Government Control of the Internet: Since the internet arrived in China, many changes have occurred to deal with the mass amounts of people wanting to use the internet and those who want to enforce conformity and put down free thinking on the internet. Many Chinese rules have been outlined for the internet, but most fail.

Sixth Page:

  • While the internet only arrived to China in 1987, only 30 years later 50 million Chinese were using the internet to post and talk about things online. More than half of that percent are users under the age of 30, with the netizens being a minority, but growing. Internet lingo soon crossed over to every day life, with those using it around their friends then easily going back to their jobs to behave professionally.

Seventh Page:

  • President Hu Jintao has been discouraging the use of internet in order to keep a socialist country. Although Jintao called for more order in the internet, the people in charge such as the CCP Department of Propaganda, but there is little control due to the varying efforts of each section of the CCP. However, there are standard Chinese rules of the internet such as: regulations, surveillance, and social pressure which has internet police monitoring the web in search of unruly content. Also, self-censorship induced by threats which uses vague statements to broaden the opportunity for punishment.

Eighth Page:

  • Word Filters, which regulate what words get put onto the Chinese internet. However, citizens got past this by replacing their banned words with ones the CCP used frequently that could not be banned. Firewall, which is used to protect China from unwanted information from outside countries, even though it is accessible for some tech-savvy people. The great firewall is still affective, in blocking material.

Ninth Page:

  • Guiding, which is a way for the CCP to put advertising online by paying individuals to put pro-government statements online that will show up in your windows. Those people advertising online gained the nickname the “fifty-cent party” due to the belief they were paid 50 cents for each post. Although most posts seem to fail in gaining the publics trust in what’s said, it is still affective in other forms of media besides the internet.
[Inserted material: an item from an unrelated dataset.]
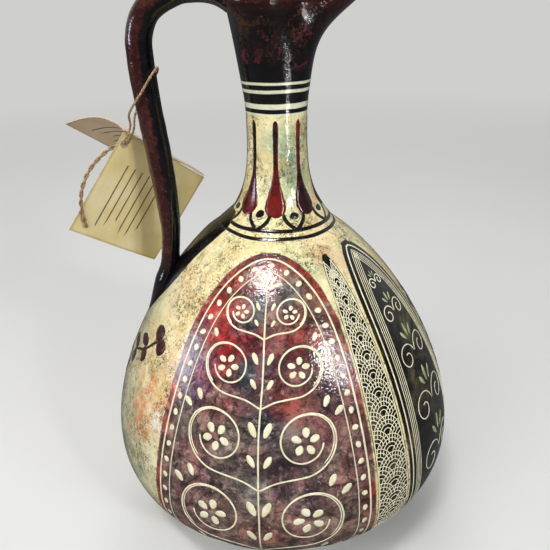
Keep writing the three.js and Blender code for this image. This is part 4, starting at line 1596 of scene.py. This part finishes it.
def paintRedPetal(middle):
    # a tree of paired scrolls with a five-petalled flower in each, leaves between them, a beaded border
    t = tree
    marks = [drawn(middle, petalEdge("red", t["outer"]), t["edgeLine"], shake=0.2),
             drawn(middle, petalEdge("red", t["inner"]), t["fine"], shake=0.25)]
    beads = evenLine([Vector(spot + (0,)) for spot in petalEdge("red", t["beadInset"])], t["beadGap"])[0]
    for bead in beads[:-1]:
        marks.append(touched(middle, bead.x, bead.y, t["beadSize"], t["beadSize"] * t["beadNarrow"],
                             dice.uniform(0, 180)))
    count = t["stemSteps"]
    stem = [(dice.uniform(-t["stemSway"], t["stemSway"]), blend(t["foot"], t["top"], k / count))
            for k in range(count + 1)]
    stemWidths = [t["stemEnds"][0]] + [t["line"]] * (count - 1) + [t["stemEnds"][1]]
    marks.append(drawn(middle, stem, stemWidths, shake=0.2))
    for run, across, radius in t["levels"]:
        for side in (-1, 1):
            eye = (side * across, run)
            start = 90 + side * t["start"]
            shoot = spiral(eye, radius, start, t["turns"], side, tight=t["tight"])
            root = [(0, run - radius * t["rootLow"]),
                    (side * across * t["rootOut"], run - radius * t["rootHigh"])]
            marks.append(drawn(middle, root + shoot, t["line"], shake=0.2))
            inside = spiral(eye, radius * t["insideRadius"], start + side * t["insideStart"],
                            t["insideTurns"], side, tight=t["insideTight"])
            marks.append(drawn(middle, inside, t["fine"], shake=0.2))
            marks.extend(rosette(middle, eye[0], eye[1], radius * t["flowerReach"], radius * t["flowerSize"],
                                 dice.uniform(0, 1)))
            far = radius * t["leafReach"]
            for lean in t["leans"]:
                turn = math.radians(lean)
                out, up = side * (across + far * math.sin(turn)), run + far * math.cos(turn)
                room = panelHalf("red", heightAtRun(up)) - t["inner"] - t["leafRoom"]
                if abs(out) < room and up < t["top"]:
                    marks.append(touched(middle, out, up, radius * t["leafLong"], radius * t["leafWide"],
                                         side * lean))
            for out, up, length, width, lean in t["stemLeaves"]:
                marks.append(touched(middle, side * out, run + radius * up, radius * length, radius * width,
                                     side * lean))
    marks.extend(leafFan(middle, *t["crown"]))
    return marks


comb = {
    "line": 0.42, "insets": (5.2, 6.4, 7.6, 8.8), "bold": 0.85, "boldInset": 2.6,
    # how far up the wall each pair of scrolls lies, and their radius
    "scrolls": ((47, 9.4), (75, 9.4), (102, 8.8), (127, 7.2), (148, 5), (163.5, 3)),
    "scrollLine": 0.65, "out": 1.05, "start": 88, "turns": 1.3, "tight": 0.22,
    # leaves: out and up from the scrolls, length and width in shares of the radius, and lean
    "sideLeaf": (0.52, 1.32, 0.74, 0.27, 34), "middleLeaf": (1.5, 0.9, 0.3),
    "foot": (26, 9, 7.5, 2.6, (-68, -34, 0, 34, 68)),
}


def paintBlackPetal(middle):
    # combed lines inside the edge, and a ladder of double scrolls with leaves between them
    c = comb
    marks = [drawn(middle, petalEdge("black", c["boldInset"]), c["bold"], shake=0.25)]
    for inset in c["insets"]:
        marks.append(drawn(middle, petalEdge("black", inset), c["line"], shake=0.2))
    leaves = []
    for run, radius in c["scrolls"]:
        for side in (-1, 1):
            points = spiral((side * radius * c["out"], run), radius, 90 + side * c["start"], c["turns"],
                            -side, tight=c["tight"])
            marks.append(drawn(middle, points, c["scrollLine"], shake=0.2))
            out, up, length, width, lean = c["sideLeaf"]
            leaves.append(touched(middle, side * radius * out, run + radius * up, radius * length,
                                  radius * width, side * lean))
        up, length, width = c["middleLeaf"]
        leaves.append(touched(middle, 0, run + radius * up, radius * length, radius * width))
    leaves.extend(leafFan(middle, *c["foot"]))
    return marks, leaves


scales = {
    "rows": 21, "low": 14, "high": 186, "line": 0.42, "arcs": (1.0, 0.78, 0.56, 0.34), "arcSteps": 12,
    "arcRise": 0.98, "arcSpacing": 1.0, "inset": 0.9, "narrowest": 1.2,
    "edgeLine": 0.6, "edgeInset": 0.6, "edgeLow": 12.0, "edgeHigh": 149.0, "edgeSteps": 39,
}


def paintScales(middle):
    # a column of overlapping scales, each of four nested arcs, with a line down either side
    s = scales
    marks = []
    pitch = (s["high"] - s["low"]) / s["rows"]
    for row in range(s["rows"] * 2 - 2):
        run = s["low"] + pitch * row / 2
        half = panelHalf("band", heightAtRun(run + pitch * 0.5)) - s["inset"]
        if half < s["narrowest"]:
            continue
        for share in s["arcs"]:
            # one whole scale in every other row, and the two halves beside it in the rest
            for centre in ((0,) if row % 2 == 0 else (-1, 1)):
                arc = []
                for k in range(s["arcSteps"] + 1):
                    turn = math.pi * k / s["arcSteps"]
                    across = centre * half + half * share * math.cos(turn)
                    if abs(across) <= half + 0.02:
                        arc.append((across, run + pitch * s["arcRise"] * share * math.sin(turn)))
                if len(arc) > 3:
                    marks.append(drawn(middle, arc, s["line"], spacing=s["arcSpacing"]))
    for side in (-1, 1):
        edge = []
        for k in range(s["edgeSteps"] + 1):
            height = blend(s["edgeLow"], s["edgeHigh"], k / s["edgeSteps"])
            edge.append((side * (panelHalf("band", height) - s["edgeInset"]), runAtHeight(height)))
        marks.append(drawn(middle, edge, s["edgeLine"], shake=0.2))
    return marks


def paintPanels():
    red, black, sage = [], [], []
    for middle in panels["red"]["middles"]:
        red.extend(paintRedPetal(middle))
    for middle in panels["black"]["middles"]:
        lines, leaves = paintBlackPetal(middle)
        black.extend(lines)
        sage.extend(leaves)
    for middle in panels["band"]["middles"]:
        black.extend(paintScales(middle))
    creamPaint = brushPaint("creamPaint")
    paintOn("vineLines", red, "body", creamPaint)
    paintOn("combedLines", black, "body", creamPaint)
    paintOn("sageLeaves", sage, "body", brushPaint("sagePaint"))


paintNeck()
paintSprigs()
paintPanels()
print("paint laid")


# Studio: a plain pale floor, soft light from all round and a few small lamps for the gloss

studio = {
    "backdrop": "cfcfcc", "floorTones": ("d8d8d4", "dddcd9"), "floorGrain": (6, 3), "floorSize": 160,
    # distance in metres over which the floor fades into the backdrop
    "fade": (0.35, 1.6),
    # light of the air in front and behind, and how far back the change runs
    "floorAir": 0.1, "air": 0.09, "airBehind": 0.42, "airFrom": -0.1, "airTo": 0.5,
    "airTint": (0.95, 0.97, 1.0),
    "lamps": {
        # place that the lamp looks at in millimetres, azimuth, elevation, distance in metres, size, power,
        # tint, angle of its beam, and whether it lights the paint (soft), is mirrored (gloss) or both
        "keySoft": ((0, -30, 140), -112, 62, 1.7, (0.7, 0.7), 5.0, (1, 0.98, 0.95), 180, "soft"),
        "keySpark": ((0, -37, 146), -113, 63, 1.1, (0.2, 0.1), 4.4, (1, 1, 1), 180, "both"),
        "keyGlare": ((0, -37, 146), -126, 61, 1.1, (0.34, 0.1), 4.2, (1, 1, 1), 180, "gloss"),
        "windowLeft": ((-45, -45, 116), -169, 13, 1.5, (0.4, 0.42), 6.0, (0.74, 0.8, 1.0), 180, "both"),
        "softLeft": ((0, 0, 110), -138, 36, 2.0, (0.9, 0.9), 10.5, (1, 0.98, 0.96), 180, "soft"),
        "windowRight": ((18, -57, 121), -51, 30, 1.3, (0.1, 0.15), 3.6, (1, 1, 1), 180, "both"),
        "glareRight": ((18, -57, 121), -53, 27, 1.3, (0.1, 0.1), 3.0, (1, 1, 1), 180, "gloss"),
        "paneRight": ((27, -59, 112), -40, 20, 1.3, (0.1, 0.1), 3.0, (0.75, 0.83, 1.0), 180, "both"),
        "doorRight": ((5, -14, 228), -50, -17, 0.4, (0.006, 0.12), 0.006, (1, 1, 1), 24, "both"),
        "softFront": ((0, 0, 110), -93, 7, 2.0, (0.8, 0.8), 10.0, (1, 0.98, 0.95), 180, "soft"),
        "softRight": ((0, 0, 110), -36, 30, 2.0, (0.8, 0.8), 2.8, (0.95, 0.97, 1.0), 180, "soft"),
        "softBack": ((0, 0, 120), 92, 42, 1.9, (0.9, 0.7), 9.0, (1, 1, 1), 180, "soft"),
    },
}


def seenByCamera(nodes):
    return nodes.new("ShaderNodeLightPath").outputs["Is Camera Ray"]


def makeFloor():
    # pale to the camera, fading into the backdrop, and mid grey to all other rays
    dropSelection()
    bpy.ops.mesh.primitive_plane_add(size=studio["floorSize"])
    floor = bpy.context.object
    floor.name = "paleFloor"
    w = Wiring("paleFloor")
    seen = seenByCamera(w.nodes)
    grey = (studio["floorAir"],) * 3 + (1,)
    w.varnish(0, 0.5)
    w.finish(w.mix(seen, grey, w.mix(w.grain(*studio["floorGrain"]), *studio["floorTones"])), 0.7)
    far = w.nodes.new("ShaderNodeEmission")
    far.inputs["Color"].default_value = paintColour(studio["backdrop"])
    away = w.nodes.new("ShaderNodeVectorMath")
    away.operation = "LENGTH"
    w.links.new(w.place, away.inputs[0])
    fade = w.nodes.new("ShaderNodeMixShader")
    w.put(fade.inputs[0], w.times(seen, w.step(away.outputs["Value"], *studio["fade"])))
    w.links.new(w.shader.outputs[0], fade.inputs[1])
    w.links.new(far.outputs[0], fade.inputs[2])
    w.links.new(fade.outputs[0], w.nodes["Material Output"].inputs["Surface"])
    floor.data.materials.append(w.material)


def addLamp(name, target, azimuth, elevation, distance, size, power, tint, beam, use):
    turn, rise = math.radians(azimuth), math.radians(elevation)
    towards = Vector((math.cos(rise) * math.cos(turn), math.cos(rise) * math.sin(turn), math.sin(rise)))
    bpy.ops.object.light_add(type="AREA", location=Vector(target) * mm + towards * distance)
    lamp = bpy.context.object
    lamp.name = name
    lamp.data.energy = power
    lamp.data.color = tint
    lamp.data.spread = math.radians(beam)
    lamp.data.shape = "RECTANGLE"
    lamp.data.size, lamp.data.size_y = size
    lamp.rotation_euler = towards.to_track_quat("Z", "Y").to_euler()
    lamp.visible_camera = False
    lamp.visible_glossy = use != "soft"
    lamp.visible_diffuse = use != "gloss"


def keepTo(lamp, names):
    # the narrow streak on the neck and mouth isn't wanted on the handle beside them
    pieces = bpy.data.collections.new(lamp.name + "Pieces")
    for name in names:
        pieces.objects.link(bpy.data.objects[name])
    lamp.light_linking.receiver_collection = pieces


def lightScene():
    makeFloor()
    for name, plan in studio["lamps"].items():
        addLamp(name, *plan)
    keepTo(bpy.data.objects["doorRight"], ("potMouth", "potNeck", "neckTongues", "neckLines"))
    world = bpy.data.worlds.new("studioAir")
    bpy.context.scene.world = world
    world.use_nodes = True
    nodes, links = world.node_tree.nodes, world.node_tree.links
    air = nodes["Background"]
    air.inputs["Color"].default_value = studio["airTint"] + (1,)
    # the wall behind is brighter than the room in front, which gives the dark edges their sheen
    around = nodes.new("ShaderNodeTexCoord")
    split = nodes.new("ShaderNodeSeparateXYZ")
    links.new(around.outputs["Generated"], split.inputs[0])
    wall = nodes.new("ShaderNodeMapRange")
    wall.interpolation_type = "SMOOTHSTEP"
    links.new(split.outputs["Y"], wall.inputs["Value"])
    wall.inputs["From Min"].default_value = studio["airFrom"]
    wall.inputs["From Max"].default_value = studio["airTo"]
    wall.inputs["To Min"].default_value = studio["air"]
    wall.inputs["To Max"].default_value = studio["airBehind"]
    links.new(wall.outputs["Result"], air.inputs["Strength"])
    backdrop = nodes.new("ShaderNodeBackground")
    backdrop.inputs["Color"].default_value = paintColour(studio["backdrop"])
    choice = nodes.new("ShaderNodeMixShader")
    links.new(seenByCamera(nodes), choice.inputs[0])
    links.new(air.outputs[0], choice.inputs[1])
    links.new(backdrop.outputs[0], choice.inputs[2])
    links.new(choice.outputs[0], nodes["World Output"].inputs["Surface"])
    bpy.context.scene.view_settings.view_transform = "Standard"


lightScene()
print("lamps set")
Internet Language: Language used online can have various meanings rather than the traditional one it was given in Chinese language.

Tenth Page:

  • Internet language has grown fast in China, which has formed new cultures and cyberassemblys online. Most of the words used online for words that have been banned are words that the CCP promotes, such as tianchao, or “heavenly dynasty” for the term suggests that the government is nor modern.

Eleventh Page:

  • Other words that are used for sarcasm in the netizens language include funny ones like the CCP being the “throat and tounge- mouth piece” and other derogatory remarks.

Twelfth Page:

  • Most of the words used in netizen lingo are clever puns that get passed along in the Netizen culture. They use puns online that take a normal word, and with a slight voice shift can sound like something completely inappropriate when you say it out loud. A popular slang is the word “river-crab” in pplace of “harmonious” to be funny.

Page 13:

  • Shortening and lengthening of words is also popular among the internet culture. By taking a part or adding characters of a word, you can fool the filters set to remove the word you’re talking about. Borrowing metaphors, words, and letters from other languages can mean certain things in Chinese.

Page 14:

  • Netizens even take some full sentences and turn them into prases that mean innapropriate things. They will change some of the grammar and words to make an officials sentence into something hilarious. This is because of the new vocabulary implemented.

Page 15:

  • Some phrases will be used to refer to homosexual culture, by changing the grammar or using other languages tin replace of Chinese. Phrases that spread on the internet hh=now have very wide uses for a variety of meanings. Most of these words have double meanings which makes them funny and satirical.

Does Language Give New Rise To Thought:

Page 16:

  • Language has been an essential in China to get what you want. There are now more rules in the language to distinguish internet lingo and actual language. The government has tried to adapt internet lingo into their propaganda. This leads to more questions like does language provide an outlet for citizens to release their frustrations?